I just have to brag for a minute because I am so excited. Last week I won the open (against Groom Team members) poodle class in Colorado! Here is before and afters of my dog, a clients farm poodle. This was my first win in Open Division and is a huge accomplishment for me!


----------



## RedyreRottweilers (Dec 17, 2006)

Gorgeous!!

I get carpal tunnel just looking at that. LOL


----------



## Dunixi (Mar 16, 2009)

Beautiful work! Congrats!


----------



## winniec777 (Apr 20, 2008)

Wow - congratulations! That's got to feel good!


----------



## RaeganW (Jul 14, 2009)

Congratulations! (S?)He looks gorgeous!


----------



## Shaina (Oct 28, 2007)

Congratulations!!


----------



## Papilove (May 20, 2010)

Fantastic job.


----------



## poodleholic (Mar 15, 2007)

Impressive work, girl - takes talent to achieve that smooth finish! No sticky-outies! (I'm exhausted just lookin'! lol)

Congratulations!


----------



## Graco22 (Jul 16, 2007)

Thanks all. Poodle, we get 2.5 hours from start to finish with a clean, dry dog. Pads, nails and sanitary can be done, all else has to be done in the ring. It is exhausting! LOL But oh so fun!!


----------



## Great Big Puppy (Dec 16, 2008)

Congrats Graco22! You do such an awesome job! You deserve it!!!!!


----------



## bfoster (Feb 9, 2009)

Congrats! Beautiful job.


----------



## DJsMom (Jun 6, 2008)

WoW! You have every reason to brag, Very impressive! You did a terrific job - Congratulations!


----------



## StarfishSaving (Nov 7, 2008)

Awesome job! That finish is so smooth it looks like it was sculpted. So happy for you


----------



## Xeph (May 7, 2007)

For a Farm Dog, he really is good looking! Must be awesome people that maintain his coat so well!


----------



## ARJewell (Jun 1, 2010)

Beautiful!


----------



## alphadoginthehouse (Jun 7, 2008)

Great job Gracco!!


----------



## Graco22 (Jul 16, 2007)

Xeph said:


> For a Farm Dog, he really is good looking! Must be awesome people that maintain his coat so well!

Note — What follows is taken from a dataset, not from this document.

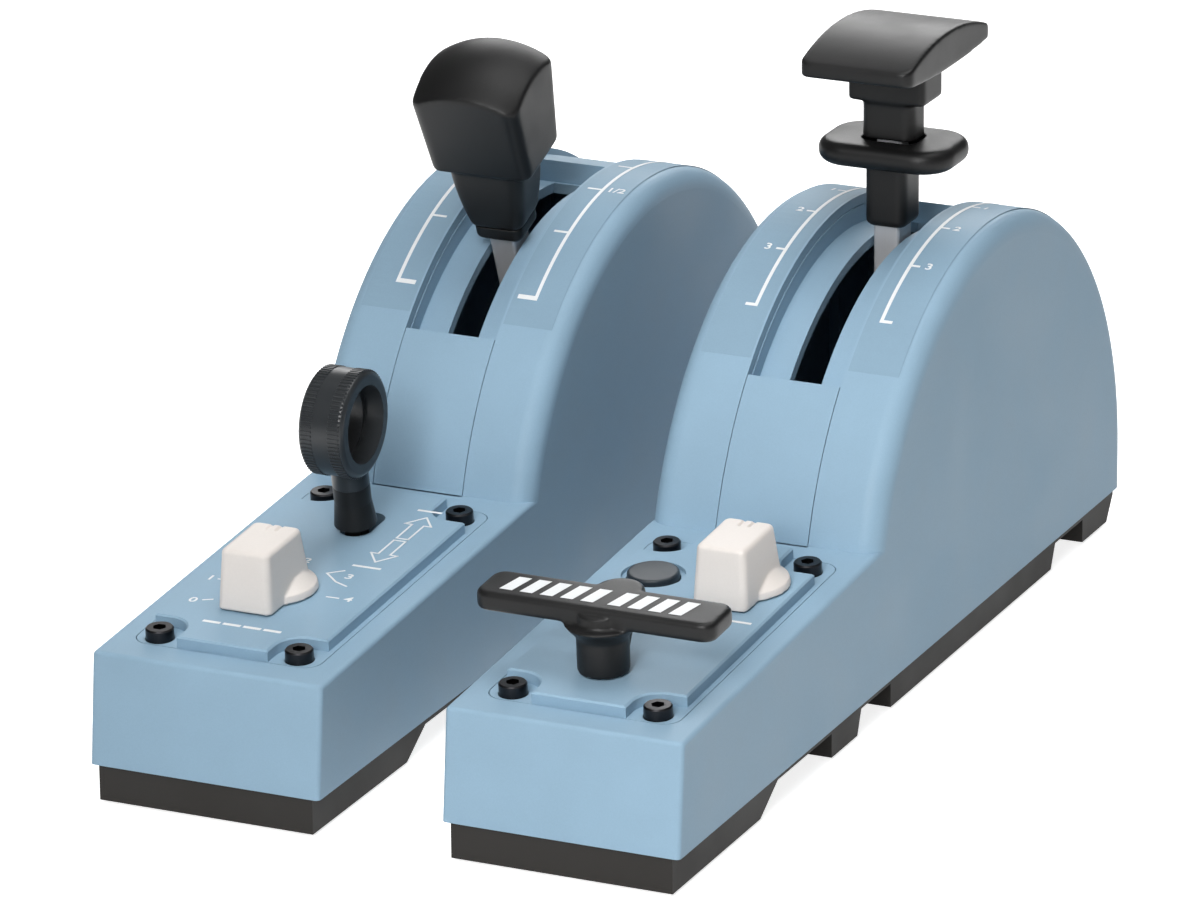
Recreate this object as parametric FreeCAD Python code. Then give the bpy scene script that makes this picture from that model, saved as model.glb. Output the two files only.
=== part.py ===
import FreeCAD, Part
import math
import os

# Throttle quadrant: two free-standing lever modules, millimetres, +Z up.
# The left module carries the speed brake lever, the gear lever and the brake selector.
# The right module carries the flap lever, the parking brake handle, the trim knob
# and a push button. Each module is drawn in its own frame (front edge at y = 0, centre
# at x = 0) and then set beside the other one.

V = FreeCAD.Vector

# overall sizes
module_width = 62.0
module_pitch = 94.6
base_height = 9.8
wall = 2.6
slip = 0.2

# front box and sloping deck
front_setback = 2.9
deck_front_z = 38.1
deck_angle = 3.74
deck_edge_round = 1.2

# dome
dome_radius = 86.3
dome_y = 202.0
dome_z = 20.95
dome_edge_round = 5.5
module_length = dome_y + dome_radius

# lever track strip in the dome
track_half_width = 12.4
track_depth = 7.2
track_floor = 2.6
tail_sink = 1.6
track_lip = 3.0
track_foot_angle = 16.6
track_low_angle = 43.9
track_tail_angle = 163.0
left_track_end = 98.0
right_track_end = 112.0
slot_half_width = 4.3

# base tray
tray_inset = 2.1
tray_half_width = module_width / 2 - tray_inset
tray_front = 0.7
tray_back_low = 281.5
tray_back_high = 286.0
tray_web = 2.9
tray_wall = 2.4
tray_floor = 2.2
tray_lip_height = 3.0
tray_lip_wall = 1.6
foot_spans = ((0.7, 52.2), (95.9, 112.1), (133.3, 241.6), (264.1, 281.5))
foot_back_slope = 10.6
pad_stand = 0.6
pad_radius = 6.0
pad_x = tray_half_width - 8.9
pad_sink = 1.0

# control plate
plate_half_width = 24.9
plate_start = 8.4
plate_length = 100.0
plate_corner = 4.5
flange_thick = 2.2
pad_thick = 2.4
block_half_width = 23.5
block_rise = 3.0
plate_skin = 2.4
notch_radius = 6.6
screw_x = 18.9
screw_front = 12.5
screw_back = 101.9

# cap screws
cap_radius = 3.5
cap_height = 4.0
cap_sink = 1.0
cap_shank = 2.0
cap_length = 11.0
hex_flats = 3.0

# lever pivot
pivot_y = 203.2
pivot_z = 23.2
shaft_radius = 4.0
frame_bolt_x = tray_half_width - 8.4
run_gap = 0.05
hub_radius = 9.0
cheek_thick = 2.5
cheek_inner = frame_bolt_x - cheek_thick - 4.0
shaft_half = cheek_inner + cheek_thick + 3.5
hub_half = cheek_inner - 1.5
frame_sheet = 2.5
frame_half_length = 25.0
bush_wall = 1.6
stem_half_width = 3.5
stem_half_depth = 4.4
tang_half_depth = 2.6
sleeve_low = dome_radius - 5.9
tang_start = sleeve_low + 15.6

# lever positions, degrees up from the front horizontal
brake_rest = 69.0
flap_rest = 90.0
flap_step = 11.4
flap_marks = tuple(flap_rest + flap_step * i for i in (-3, -2, -1, 0, 1))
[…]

Thanks again all. No, his owners don't maintain his coat at all, hehe..I do. I pick him up, take him to work with me and bathe him out, then take him back home on whichever schedule I need to maintain the hair. Usually every 2 weeks. He has a nice coarse coat, so it doesn't matt easily..but boy do I have some stinky muddy/cow poo pics of him..lol His owners are great, let me take him wherever, whenever, for however long. They say they know he is in great hands with me. Before I started growing him out to use for the shows, he was a shavedown all over.


----------



## Love's_Sophie (Sep 23, 2007)

Congrats on such a good win!! Dog looks great!!!


----------